How was the experience?
It is very motivating and exciting to create a group where you can follow your own lines of research. It is a very exciting challenge. But it cannot be denied that it also involves many difficulties and a lot of uncertainty… Especially in terms of obtaining funding, which can be a matter of luck. And I actually have been very lucky, because I have received funding from various sources, and this has allowed me to have a large research group composed by six people.
“Starting your own group is very motivating and exciting, but it also involves many difficulties and a lot of uncertainty, especially in terms of funding“
And you are still studying breast cancer metastasis… And, now, immunotherapy as well.
We focus primarily on the evolution of tumors, and specifically on the development of metastasis. Not on how the primary tumor cells escape, but how and why they get to settle in another place. Experiments have shown that there are millions of cells that escape from a primary tumor, but only 0.1% of these cells are capable of creating a secondary tumor. We want to understand what is special about these cells, especially in their interaction with the immune system.

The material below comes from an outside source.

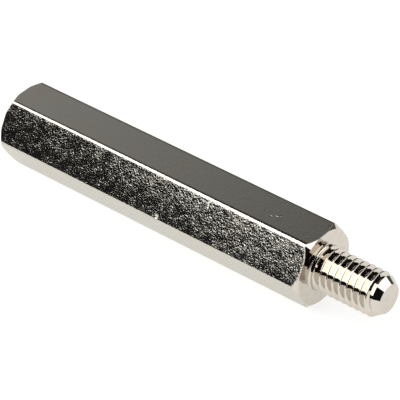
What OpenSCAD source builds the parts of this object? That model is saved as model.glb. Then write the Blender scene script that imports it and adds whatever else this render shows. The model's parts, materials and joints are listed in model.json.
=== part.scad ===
// Male-female hex standoff, lying on one of its flats.
// It is one turned and plated piece: a hexagonal body with chamfered ends, a tapped
// blind hole in one end and a threaded stud on the other. The stud and the hole are
// plain here: the stud at its thread's major diameter, the hole at its tapping drill's.
// The bar's axis is X, with the stud towards +X. The origin is on the surface that the
// bar lies on, at the middle of the standoff's overall length and of its width.

/* [Body] */
// Distance across the flats of the hexagonal bar
af = 5; // [4.5:0.5:10]
// Length of the hexagonal body, from end face to end face
body_l = 25; // [12:1:60]
// Radius of the six long edges of the bar
edge_r = 0.25; // [0.05:0.05:0.5]
// How far the edge of the round end face stands outside the flats
face_rim = 0.05; // [0.01:0.01:0.15]
// Angle of the end chamfers to the end face
chamfer_a = 45; // [30:5:60]

/* [Stud] */
// Major diameter of the stud's thread, as turned
stud_d = 2.98; // [2.4:0.02:4]
// Length of the stud, from the shoulder to its tip
stud_l = 5; // [3:0.5:12]
// Radius of the fillet between the shoulder and the stud
fillet_r = 0.15; // [0.05:0.05:0.3]
// Diameter of the flat face at the tip
tip_d = 2; // [1:0.1:2.2]
// Length of the chamfer behind the tip
tip_l = 0.7; // [0.2:0.1:1.2]

/* [Tapped hole] */
// Diameter of the hole's wall, which is the tapping drill's
hole_d = 2.5; // [2:0.1:3.2]
// Depth of the hole's full diameter
hole_l = 10; // [4:0.5:10.5]
// Angle across the drill's point
drill_a = 118; // [90:2:140]
// Width of the chamfer at the hole's mouth
mouth_c = 0.3; // [0.1:0.05:0.5]

/* [Hidden] */

$fn = 96;
SIDES = 6;
HALF_SIDE_A = 180 / SIDES;
// Cuts run this far past the surface that they open
OVER = 1;

// Centre of each long edge's rounding, from the bar's axis
edge_centre = (af / 2 - edge_r) / cos(HALF_SIDE_A);
// Furthest reach of the bar's rounded edges from its axis
reach = edge_centre + edge_r;
face_r = af / 2 + face_rim;
// Length of the end chamfers along the bar, out to the height of the edges
chamfer_l = (reach - face_r) * tan(chamfer_a);
// Slope of the chamfers, carried past the edges so that the cut is clean
chamfer_over_l = OVER * tan(chamfer_a);

full_l = body_l + stud_l;
hole_face_x = -full_l / 2;
axis_z = af / 2;

// Section of the bar, with a flat at the bottom: six flats and six rounded corners
module bar_section() {
  corner = [for (i = [0 : SIDES - 1]) (2 * i + 1) * HALF_SIDE_A];
  // Where each rounding runs into the flats on its two sides
  polygon([
    for (a = corner, side = [-1, 1])
      edge_centre * [cos(a), sin(a)]
      + edge_r * [cos(a + side * HALF_SIDE_A), sin(a + side * HALF_SIDE_A)]
  ]);
  for (a = corner)
    rotate(a)
      translate([edge_centre, 0])
        circle(edge_r);
}

// Turned outline that cuts the chamfers on both ends of the bar
module end_chamfers() {
  rotate_extrude()
    polygon([
      [0, 0],
      [face_r, 0],
      [reach + OVER, chamfer_l + chamfer_over_l],
      [reach + OVER, body_l - chamfer_l - chamfer_over_l],
      [face_r, body_l],
      [0, body_l],
    ]);
}

module body() {
  intersection() {
    linear_extrude(body_l)
      bar_section();
    end_chamfers();
  }
}

// Stud at the thread's major diameter, with the fillet at its foot and the chamfer at its tip
module stud() {
  stud_r = stud_d / 2;
  foot_r = stud_r + fillet_r;
  rotate_extrude() {
    difference() {
      translate([0, body_l - OVER])
        square([foot_r, OVER + fillet_r]);
      translate([foot_r, body_l + fillet_r])
        circle(fillet_r);
    }
    polygon([
      [0, body_l],
      [stud_r, body_l],
      [stud_r, body_l + stud_l - tip_l],
      [tip_d / 2, body_l + stud_l],
      [0, body_l + stud_l],
    ]);
  }
}

// Blind hole with its mouth's chamfer and the drill's point at its end
module tapped_hole() {
  hole_r = hole_d / 2;
  mouth_r = hole_r + mouth_c;
  rotate_extrude()
    polygon([
      [0, -OVER],
      [mouth_r + OVER, -OVER],
      [mouth_r, 0],
      [hole_r, mouth_c],
      [hole_r, hole_l],
      [0, hole_l + hole_r / tan(drill_a / 2)],
    ]);
}

module standoff() {
  color("silver")
    translate([hole_face_x, 0, axis_z])
      rotate([0, 90, 0])
        difference() {
          union() {
            body();
            stud();
          }
          tapped_hole();
        }
}

standoff();
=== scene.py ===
import json
import math

import bmesh
import bpy
from mathutils import Matrix, Vector


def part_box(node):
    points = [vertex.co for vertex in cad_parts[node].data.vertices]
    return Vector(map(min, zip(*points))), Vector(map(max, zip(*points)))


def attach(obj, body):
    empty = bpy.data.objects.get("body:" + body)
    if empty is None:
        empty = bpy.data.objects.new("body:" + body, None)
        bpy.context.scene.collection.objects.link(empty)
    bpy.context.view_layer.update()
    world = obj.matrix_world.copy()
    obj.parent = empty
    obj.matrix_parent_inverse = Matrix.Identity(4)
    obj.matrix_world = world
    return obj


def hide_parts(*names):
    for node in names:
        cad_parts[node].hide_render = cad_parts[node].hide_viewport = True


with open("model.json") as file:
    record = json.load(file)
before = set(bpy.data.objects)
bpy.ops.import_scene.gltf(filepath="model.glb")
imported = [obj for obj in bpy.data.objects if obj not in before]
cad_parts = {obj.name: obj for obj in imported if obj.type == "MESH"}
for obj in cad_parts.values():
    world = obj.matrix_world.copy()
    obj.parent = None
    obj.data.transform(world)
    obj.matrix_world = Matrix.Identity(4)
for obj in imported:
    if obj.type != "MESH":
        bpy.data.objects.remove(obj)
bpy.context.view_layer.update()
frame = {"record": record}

bl_info = {
    "name": "Hex Standoff",
    "version": (1, 0, 0),
    "blender": (4, 5, 0),
    "location": "3D View > Sidebar > Standoff",
    "description": "Builds a nickel-plated hex standoff with a threaded stud and a tapped hole",
    "category": "Object",
}

NODE = "standoff"
BODY = "root"

MM = 0.001
SIDES = 6
HALF_SIDE = math.pi / SIDES

# Material slots of the piece: the bar's drawn surface and the surfaces cut on the lathe
DRAWN = 0
TURNED = 1


def mount(name):
    """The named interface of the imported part."""
    return next(m for m in frame["record"]["mounts"] if m["name"] == name)


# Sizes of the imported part, in metres
LOW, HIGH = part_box(NODE)
AXIS_Z = mount("stud")["pos_m"][2]
SHOULDER_X = mount("shoulder")["pos_m"][0]
TAPPED_FACE_X = mount("tapped_end_face")["pos_m"][0]
STUD_RADIUS = mount("stud")["dims"]["r_mm"] * MM
# The stud is plainly round between the shoulder's fillet and the tip's chamfer
STUD_ROUND_HALF = mount("stud")["dims"]["length_mm"] * MM / 2
FILLET_RADIUS = mount("stud")["pos_m"][0] - STUD_ROUND_HALF - SHOULDER_X
TIP_CHAMFER_X = mount("stud")["pos_m"][0] + STUD_ROUND_HALF
HOLE_RADIUS = mount("tapped_hole")["dims"]["r_mm"] * MM
HOLE_WALL_LENGTH = mount("tapped_hole")["dims"]["length_mm"] * MM
ACROSS_FLATS = HIGH.z - LOW.z
REACH = (HIGH.y - LOW.y) / 2
CORNER = ACROSS_FLATS / 2 / math.cos(HALF_SIDE)
EDGE_RADIUS = (CORNER - REACH) / (1 / math.cos(HALF_SIDE) - 1)


def length(name, default, description):
    """A property that holds a length in metres."""
    return bpy.props.FloatProperty(
        name=name, description=description, default=default, min=0.0, unit="LENGTH", precision=5
    )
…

There are millions of cells that escape from a primary tumor, but only 0.1% of these are capable of creating a secondary tumor.
Are we moving forward in the therapeutic application of immunotherapy?
There are different types of immunotherapy that are being tested, like the CAR-T or the blockers of the immune system control points (immune check points), which is the most successful type.
This year, 2019, the first immunotherapy treatment for metastatic triple negative breast cancer has been approved. This is the breast cancer with the worst prognosis, and now this treatment can be used in the clinic! In melanoma and lung cancers, immunotherapy has been used since some years ago, and when it works (perhaps in 20-40% of cases), it works very well and in the long term. The problem is when it doesn’t work… A lot of research is focused onn this field right now!
Have you ever thought about leaving science?
Yes! While I was doing my postdoc, I thought about it several times! It is a difficult phase because you are in a professional limbo… In the lab I was working on that time I had the best resources, so there was a lot of pressure to do it very well. Doing it just “well” is not enough.
What is the hardest part of research?
The fact that you must be continuously in search of funding; you spend more time doing that than on research! Grants are short, there is no continuity and not enough money… In the US, almost 3% of the GDP is dedicated to research, while here in Spain we only dedicate 1.2%… Some associations such as ASEICA or AECC and others, are currently proposing a national R&D plan to increase the investment up to the European average, around 2%.
Research is a perverse system because even if you are very good at your job, it is not enough! The ‘luck’ factor is important, even when receiving funding. There is a lot of pressure because a stroke of bad luck – a failed grant – can block you.
And the best part?
On a practical level, when you have an intuition or groundbreaking idea and it is confirmed experimentally. On a global level, seeing how your discoveries can have a social impact, in our case, on patients.